Jack Kent Cooke Foundation Awards $2.23 Million for High-Achieving Low-Income Elementary School Students
JACK KENT COOKE FOUNDATION AWARDS $2.23 MILLION FOR HIGH-ACHIEVING LOW-INCOME ELEMENTARY SCHOOL STUDENTS
GRANTS ARE FOUNDATION'S FIRST VENTURE INTO ELEMENTARY-LEVEL PROGRAMS
LANSDOWNE, VA - Extending its strategies for supporting high-achieving low-income students and the educational institutions that serve them, the Jack Kent Cooke Foundation is expanding its efforts into the elementary school arena. Today, the Foundation announces the recipients of more than $2 million in grants to organizations dedicated to serving high-achieving students, grades K-5, from low- to moderate-income households.
"Too often opportunities for the most promising students are reserved for children whose families can afford them," said Joshua S. Wyner, executive vice president of the Foundation. "In these grantees, we have found partners that both foster excellence and expand such opportunity to exceptional lower-income students."
The four grants total just under $600,000 in the first year and grow to just over $800,000 in each subsequent year. Each of the grantees demonstrates a strong commitment and ability to deliver high-quality, cost-effective services to high-achieving elementary school students with financial need. They all provide rigorous, academically challenging curricula, have strong relationships with the school districts in which they plan to operate, and will provide additional services such as parent workshops and professional development for teachers to help ensure that students remain engaged and challenged beyond the three-year grant period.
The Foundation has awarded the grants to the following organizations:
Center for Talent Development (CTD) of the School of Education and Social Policy at Northwestern University. The program will identify low-income, academically talented students in grades 3 to 5 from three school districts in the Chicago area and recruit them to participate in CTD's Saturday Enrichment Program during the school year. Funds will also be used to provide scholarships and testing fee waivers, to create parent workshops and teacher meetings to help nurture academic development, and to fund enrichment activities such as field trips.
The Human Development Foundation (HDF). Grant funding will help expand the organization's OPEN GATE (Gifted and Talented Education) Program to additional school districts in San Diego County. OPEN GATE reaches out to low-income students with high potential in the 3rd, 4th, and 5th grades who are not participating in an accelerated learning program and provides them with advanced in-school curriculum supplemented by peer support, technology, customized tutoring by university students, and academic enrichment. The grant will also help the program develop parent workshops.

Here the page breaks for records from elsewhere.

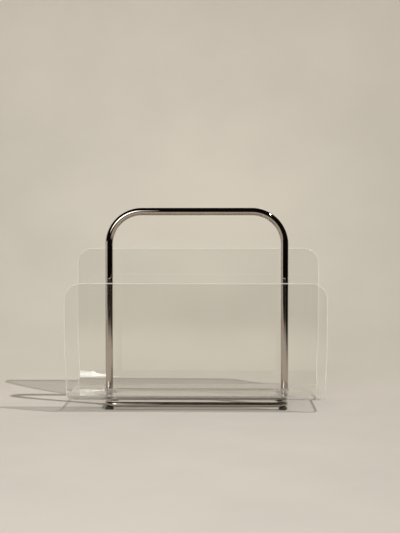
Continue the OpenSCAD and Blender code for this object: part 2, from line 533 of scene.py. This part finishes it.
def shoulder_washer(name, side):
    """The washer under a leg, with a shoulder that goes down into the sheet's hole."""
    low, high = washer_box[0].z, washer_box[1].z
    shoulder = SHEET_HOLE_R - 0.1 * MM
    ease = 0.25 * MM
    profile = [(CLEAR_R, low + ease), (CLEAR_R + ease, low), (shoulder - ease, low), (shoulder, low + ease),
               (shoulder, SHEET_HIGH)]
    profile += disc_profile(size(washer_box, 0) / 2, SHEET_HIGH, high, 0.2 * MM, 0.6 * MM)
    profile += [(CLEAR_R + ease, high), (CLEAR_R, high - ease)]
    return turned(name, profile, (side * LEG_X, 0, 0), closed=True)


def leg_insert(name, side):
    """The tapped plug in the end of a leg: grooved outside for the press fit, threaded inside."""
    low, high = insert_box[0].z, insert_box[1].z
    radius = BORE_R - SLIP
    ease = 0.5 * MM
    thread_top = low + 16 * MM
    inner = SHANK_R + 0.05 * MM
    outside = [(radius - ease, low), (radius, low + ease)]
    for k in range(1, 6):
        z = low + 3 * MM * k
        outside += [(radius, z - 0.4 * MM), (radius - 0.3 * MM, z), (radius, z + 0.4 * MM)]
    outside += [(radius, high - ease), (radius - ease, high)]
    steps = 120
    inside = [(inner, low + ease + (thread_top - low - ease) * k / steps) for k in range(steps, -1, -1)]
    profile = inside + [(inner + ease, low)] + outside
    return turned(name, profile, (side * LEG_X, 0, 0), segments=32,
                  thread=(low + ease, thread_top, PITCH, -0.15 * MM, inner))


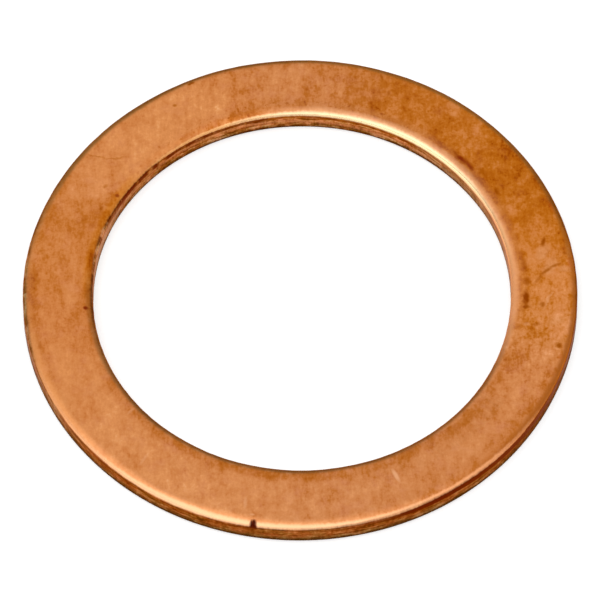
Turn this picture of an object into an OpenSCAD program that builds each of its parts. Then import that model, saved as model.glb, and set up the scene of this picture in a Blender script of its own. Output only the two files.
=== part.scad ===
// Flat copper sealing ring for a hollow pipe bolt, blanked from strip.
// It lies flat on z = 0, centred on its outer edge. Millimetres.
// The side the blanking tool entered is up, so the shoulders rolled over by
// the tool show on top, and the walls below them are straight.

/* [Ring] */
// Diameter over the outer wall
outer_d = 29; // [26:0.5:40]
// Diameter of the bore between its walls
inner_d = 22; // [16:0.5:24]
// Height from the lower face to the upper face
thickness = 1.5; // [1.2:0.1:2.5]

/* [Edges] */
// Radius of the rolled shoulder at the top of the outer wall
outer_shoulder_r = 0.33; // [0.1:0.01:0.4]
// Radius of the rolled shoulder at the top of the bore
bore_shoulder_r = 0.31; // [0.1:0.01:0.4]
// Radius of the tumbled edge at the foot of the outer wall
outer_foot_r = 0.25; // [0.1:0.01:0.4]
// Radius of the tumbled edge at the foot of the bore
bore_foot_r = 0.24; // [0.1:0.01:0.4]

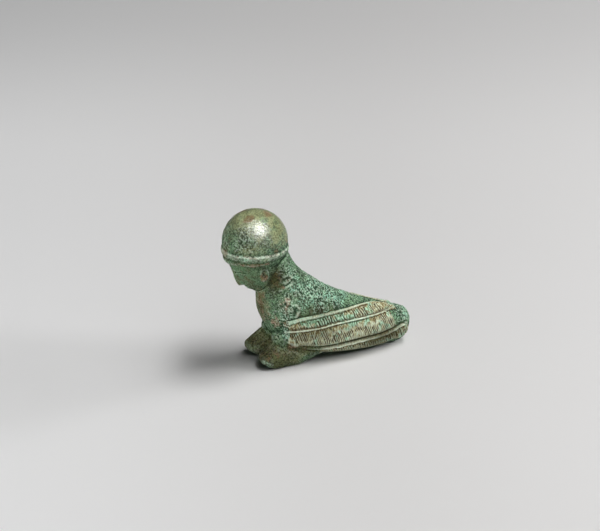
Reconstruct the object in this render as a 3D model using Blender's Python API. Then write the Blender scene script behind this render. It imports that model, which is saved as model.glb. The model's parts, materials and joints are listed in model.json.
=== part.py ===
# A small solid-cast bronze siren: a woman's head on the body of a bird, resting on its two feet
# and the underside of its tail. It faces -Y, its left side is +X, and the ground is z = 0.
# The origin is the middle of the figure's length, on the ground.

import math

import bmesh
import bpy
from mathutils import Matrix, Vector
from mathutils.bvhtree import BVHTree

for old in list(bpy.data.objects):
    bpy.data.objects.remove(old, do_unlink=True)

# Driving size, in metres. The figure is drawn in modules, 38 of them to its height.
figure_height = 0.038
modules_tall = 38.0
module = figure_height / modules_tall

# Body, in modules. Each row is one cross-section from the neck down and back to the tail: the
# point where it meets the throat, breast or belly (y, z), the point where it meets the nape or
# back (y, z), its half-width, how far up it is widest, and how full it is above and below that.
body_sections = (
    (-3.6, 24.0, 3.6, 27.0, 4.3, 0.50, 1.00, 1.00),
    (-3.6, 20.0, 4.9, 24.2, 4.5, 0.50, 1.00, 1.00),
    (-3.4, 17.2, 6.9, 21.4, 4.9, 0.50, 1.00, 1.00),
    (-3.2, 14.8, 9.3, 19.3, 5.9, 0.45, 0.92, 1.00),
    (-2.9, 12.4, 12.1, 17.3, 6.8, 0.42, 0.86, 1.05),
    (-2.0, 9.6, 15.2, 15.5, 7.2, 0.38, 0.86, 1.15),
    (-0.2, 6.6, 18.3, 14.0, 7.3, 0.36, 0.88, 1.30),
    (4.0, 3.6, 21.4, 12.4, 7.2, 0.34, 0.90, 1.45),
    (10.5, 1.7, 24.4, 11.1, 6.9, 0.34, 0.92, 1.55),
    (17.5, 0.9, 27.0, 10.1, 6.2, 0.36, 0.95, 1.55),
    (24.0, 0.3, 29.5, 9.3, 5.0, 0.42, 1.00, 1.40),
    (28.4, -0.2, 31.9, 8.6, 3.8, 0.48, 1.00, 1.15),
)
neck_cap_length = 1.0
tail_cap_length = 3.6
body_rings = 44
body_sides = 36
cap_rings = 4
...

Purdue University's Gifted Education Resource Institute (GERI). Purdue will implement Project HOPE (Having Opportunities Promotes Excellence) in five area school districts in Indiana - two urban and three rural - to provide students with Saturday and summer enrichment experiences. Funding will also be used to provide training to K-5 teachers and counselors on the identification and counseling needs of lower-income, high-achieving students, as well as parent workshops.
Stanford University's Education Program for Gifted Youth (EPGY). Grant funding will establish an Honors Program for students at ten sites nationwide. The grant will provide scholarships for high-achieving students to participate in the technology-based curricula in math, science, language arts, and writing. Funding will also support teacher training, one-on-one tutoring, and year-round guidance from undergraduate mentors from Stanford.
The Jack Kent Cooke Foundation is a private, independent foundation established in 2000 by the estate of Jack Kent Cooke to help young people of exceptional promise reach their full potential through education. It focuses in particular on students with financial need. The Foundation's programs include scholarships to undergraduate, graduate, and high school students, and grants to organizations that serve high-achieving students with financial need.